Иное дело — и в этом тоже парадокс Шварца, что вот именно такая форма выражения истины, сказочная, оказалась востребована временем, вовсе не сказочным. Публика шла валом на пьесы Шварца. Они были честными и узнаваемыми публикой, тогдашней публике, которой не надо было напоминать о молоточках для счастливых людей. Не больно-то счастлива была эта публика и молоточки слышала прекрасно. И это удивительно. Это — парадоксально. Потому что Шварц, когда еще только пробивался в литературу, только пытался найти свой язык, свой мир, дружил с двумя компаниями молодых литераторов. С «Серапионовыми братьями» (Каверин, Федин, Зощенко, Слонимский, Вс.
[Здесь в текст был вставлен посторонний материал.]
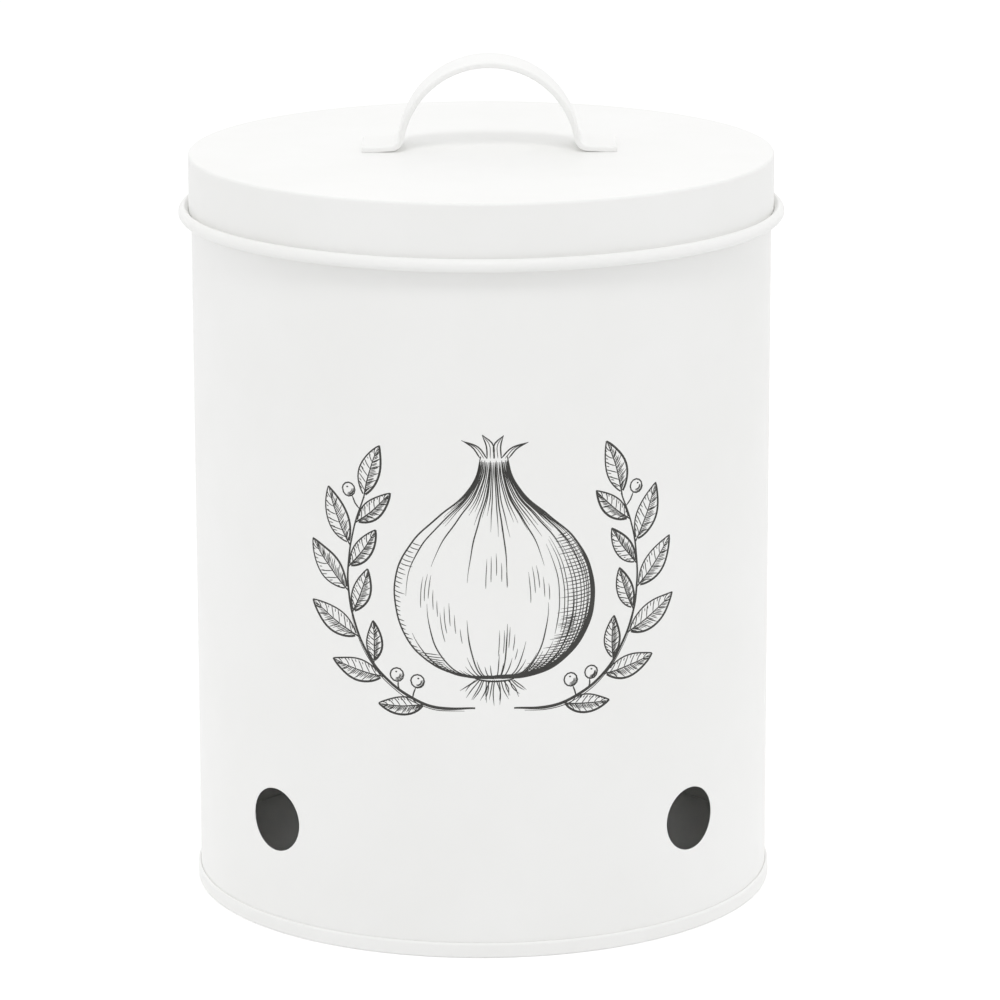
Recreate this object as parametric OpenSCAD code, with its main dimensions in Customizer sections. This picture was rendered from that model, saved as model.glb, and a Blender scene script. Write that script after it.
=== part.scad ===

Иванов) — традиционалистами, ориентированными на крепкую сюжетную прозу, и с последними русскими авангардистами — обэриутами (Хармсом, Введенским, Заболоцким, формально не примыкавшим к ним Олейниковым). Тогда Шварц был талантливым окололитературным человеком, скетчи, стихи для детей, ничего особенного.
Вот наступили 30-е. Обэриутов разгромили вчистую. Немного выжило. Физически выжило. «Серапионы» — затихли. А Шварц — наследник двух этих веток великой русской литературы 20-х годов XX века — тогда и обрел свой язык, нашел адекватный себе мир, чтобы сказать: переживем, добро победит. Министр-администратор превратится в крысу, а человек, по-настоящему любящий человек, никогда не станет диким зверем.